Tom Sexton, director of the national Rails-to-Trails Conservancy's northeast region, acknowledged there is "naturally a competition" for some corridors, but he said communities have found ways to have both rails and trails.
"There is a way of having our cake and eating it, too," Sexton said, citing so-called Rails With Trails projects that have put footpaths next to active railroads in more than 60 locations.
Nationally, there have not been many efforts to reactive dormant rail lines on trails, said Carl Knoch, manager of trail development for Rails to Trails Conservancy.
By the time the eight-mile Saucon trail is completed in 2015, trains might be using the same railbed about a mile to the south. There, at the crossroads burg of Shelly in Bucks County, is the proposed northern end of a restored rail line from Lansdale.
The latest study of restoring SEPTA service north to Quakertown and on to a park-and-ride lot at Shelly is supposed to be done by spring, said William D. Rickett, executive director of the Bucks County Transportation Management Association.
The Delaware Valley Regional Planning Commission is preparing ridership studies, and if the proposal meets federal guidelines, it would go to the Federal Transit Administration for consideration.
Costs for restoring service from Lansdale to Shelly would be about $110 million to $115 million, with diesel-powered railcars, or more than $300 million if the corridor is electrified to accommodate the existing fleet of electric cars, Rickett said. New cost estimates are being prepared by Jacobs Engineering. SEPTA and the DVRPC would seek the money from the federal government.
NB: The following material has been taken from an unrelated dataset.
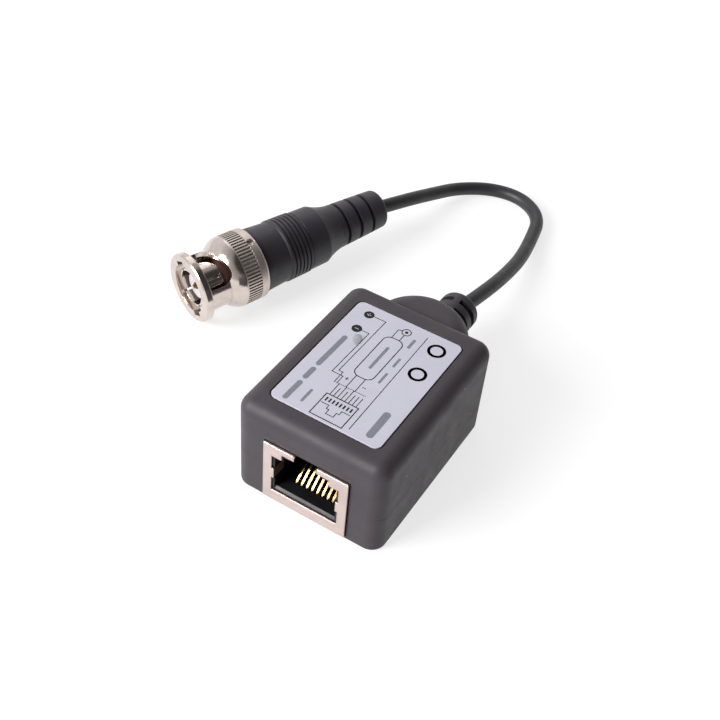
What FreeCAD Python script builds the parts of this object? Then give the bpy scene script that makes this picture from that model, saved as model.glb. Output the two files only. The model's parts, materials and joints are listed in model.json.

Depending on funding, the project might be done in increments, with service extended first to a midway point like Telford, and then to Quakertown and Shelly.
"The key is going to be the money," Rickett said. He predicted service could begin in about 41/2 years, if there were prompt federal approval and funding. SEPTA's Comati said that was probably optimistic.
"The time it takes to restore a line is phenomenal," Comati said, noting that the project to restore service to Wawa has been two years just in design.